Al giorno d’oggi, il semplice rating finanziario non è più il solo parametro con cui si valuta la salute di un’azienda. Coniato nel 2005, un nuovo acronimo ha rapidamente assunto preponderante importanza: il Rating ESG (Environmental, Social, Governance).
La definizione dei Sustainable Development Goals (SDG) delle Nazioni Unite, oltre ad altri piani di azione elaborati dalle singole organizzazioni e nazioni, hanno contribuito a integrare i fattori di sostenibilità ambientale, sociale e di governo societario tra i componenti determinanti per valutare la qualità di un’azienda, oltre a fornire una direzione comune per stabilire i criteri necessari a poter dire “sostenibile” un’azienda.
ESG: Che cosa significa?
Le tre voci che compongono l’acronimo ESG godono di un ampio accordo internazionale riguardo al loro significato. Vediamo dunque di darne una chiara spiegazione.
Environmental: comprende i fattori ambientali. Riduzione delle emissioni, miglioramento dell’efficienza energetica, ottimizzazione delle risorse, contrasto degli sprechi.
Social: comprende i fattori che riguardano l’impatto sociale interno ed esterno dell’organizzazione. Politiche di inclusione sociale, rispetto per la diversità, gender neutrality, pari opportunità e benessere dei dipendenti in generale. Inoltre include l’impegno dell’azienda a favore della comunità.
Governance: comprende i fattori che incidono sulla trasparenza e l’etica del governo societario. Si tratta di quelle buone prassi ispirate a criteri morali condivisi quali il rispetto degli azionisti, retribuzioni congrue, composizione equilibrata dei consigli di amministrazione, mancanza di conflitti di interesse, trasparenza nelle scelte aziendali, meritocrazia nella scelta dei ruoli e negli avanzamenti di carriera.
Come si calcola?
Il rating ESG serve dunque a determinare il livello di sostenibilità di un’azienda basandosi sui valori espressi nell’acronimo, così come il rating di merito creditizio consente di misurarne l’affidabilità finanziaria.
Vi sono tuttavia delle differenze. Il rating finanziario, infatti, ha standard qualitativi, quantitativi e temporali precisi, con normative e organismi di sorveglianza preposti al controllo. In Europa, invece, non vi è ancora niente di tutto questo riguardo al rating di sostenibilità.
Negli ultimi anni è quindi aumentata l’offerta di piattaforme che cercano di standardizzare i criteri oggettivi di sostenibilità a cui attenersi per le aziende. Si avverte infatti la necessità di strumenti tecnologici evoluti che facilitino il compito a quelle aziende che intendano percorrere la strada della sostenibilità quali ad esempio sistemi digitali di misurazione, analisi e reportistica.
I vantaggi
Le aziende ormai non possono fare a meno di esplicitare la loro posizione riguardo il rating di sostenibilità, soprattutto ai fini della brand reputation. I consumatori consapevoli sono infatti sempre più attenti ai temi sociali, ambientali e climatici, e orientano le loro scelte d’acquisto anche in base a questi parametri.

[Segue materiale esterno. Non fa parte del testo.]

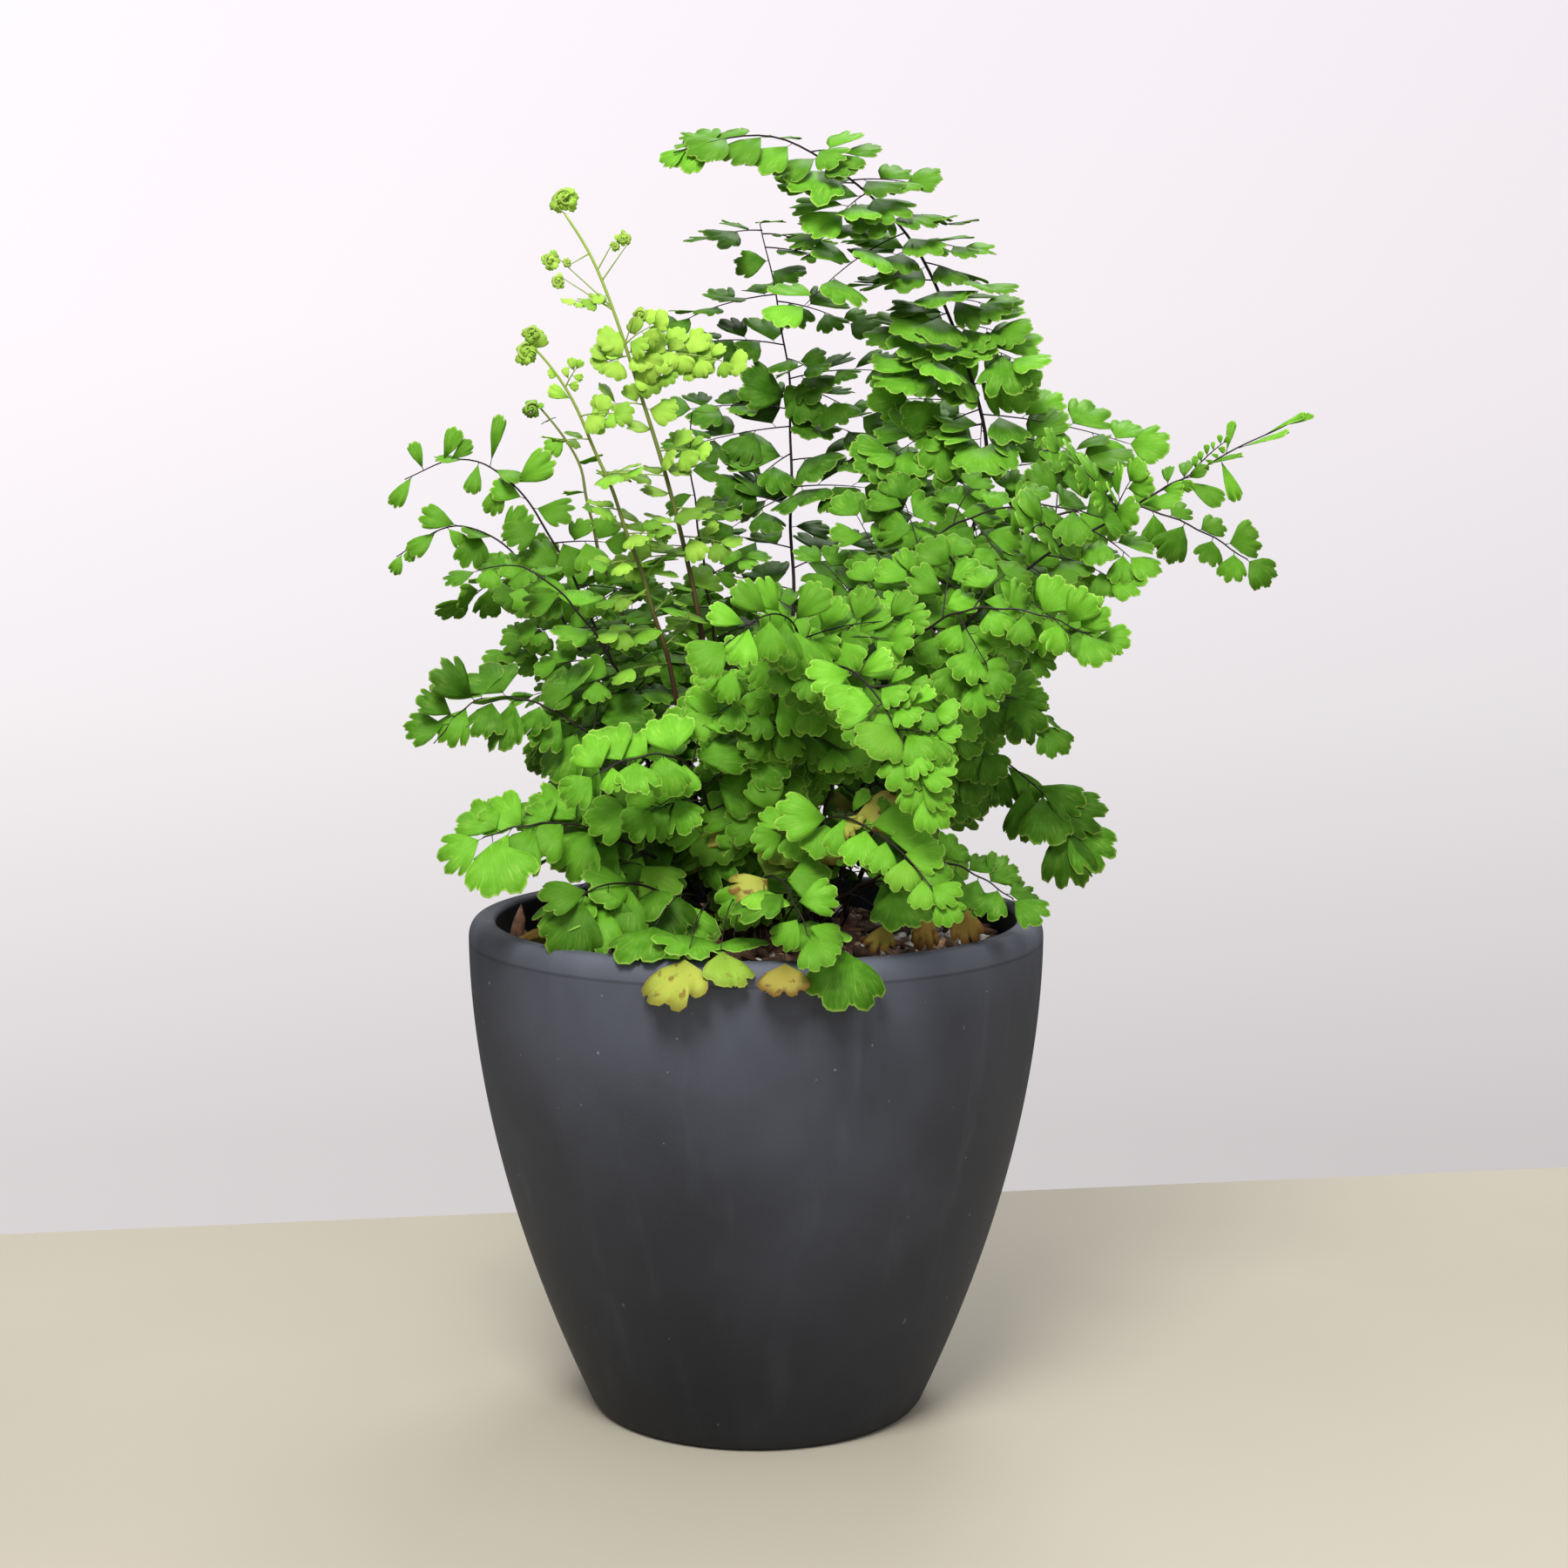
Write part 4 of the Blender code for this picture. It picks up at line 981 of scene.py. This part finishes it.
def build_frond(name, number, finishes):
    """One frond: its leaflets as one piece, and its stem, side branches and stalks as another."""
    habit, sprays = HABITS[name], SPRAYS.get(name, ())
    rng = np.random.default_rng(100 + number)
    stalk = cad_stalk(name + "_stem")
    facing = compass(habit.facing, habit.up)
    by_hand = min((row[0] for row in sprays), default=0)
    whole = by_hand or habit.curled
    growth = Growth(rng, habit.shade, by_hand, 1.0 if whole else 1 - habit.leaf * 0.5 * MM / stalk.length)
    grow_nodes(growth, habit, stalk, facing)
    grow_sprays(growth, stalk, sprays)
    grow_coils(growth, stalk, COILS.get(name, ()), compass(0, 10))
    buds = growth.gathered()
    leaf_slot, stem_slot = ("young_leaf", "young_stem") if is_young(habit) else ("leaf", "stem")
    youth = habit.youth * (0.45 + 0.55 * np.array(growth.rises))
    blades = Surface()
    leaflets(blades, buds, leaf_tints(youth, growth.shades, habit.age, len(buds.size), rng), rng)
    blades.build(name + "_blades", finishes[leaf_slot], [name + "_leaves"], LEAF_THICKNESS)
    wires = Surface()
    build_stem(wires, stalk, habit, facing, growth.end)
    build_wires(wires, growth, buds, facing, max(habit.youth - 0.4, 0) * 1.3)
    wires.build(name + "_wires", finishes[stem_slot], [name + "_stem"])


# Single leaves on long stalks from the crown: the middle and the length in mm, the way the tip
# points (turned from the front, raised), youth, shade (painted light), age, and half the angle of its fan.
CrownLeaf = namedtuple("CrownLeaf", "x y z length turn dip youth shade age width", defaults=(TIP_WIDTH,))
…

Ma vi sono dei vantaggi innegabili in primis per le aziende. Un uso più attento delle proprie risorse, infatti, riduce gli sprechi e rende l’azienda più efficiente, con i risparmi e i miglioramenti che ne conseguono, mentre il benessere dei lavoratori migliora le performance e incrementa la produttività. Un modello di governance trasparente, infine, attrae maggiore fiducia da parte di investitori e clienti. La sostenibilità, in definitiva, fa bene anche agli affari.
Conclusioni
L’ ESMA (European Security and Market Authority) ha sollecitato la Commissione Europea ad adottare al più presto una valutazione standardizzata per quanto riguarda i rating ESG. In questo modo sarà possibile evitare i fenomeni di greenwashing (ambientalismo di facciata), premiando invece le aziende che mirino a una sostenibilità reale.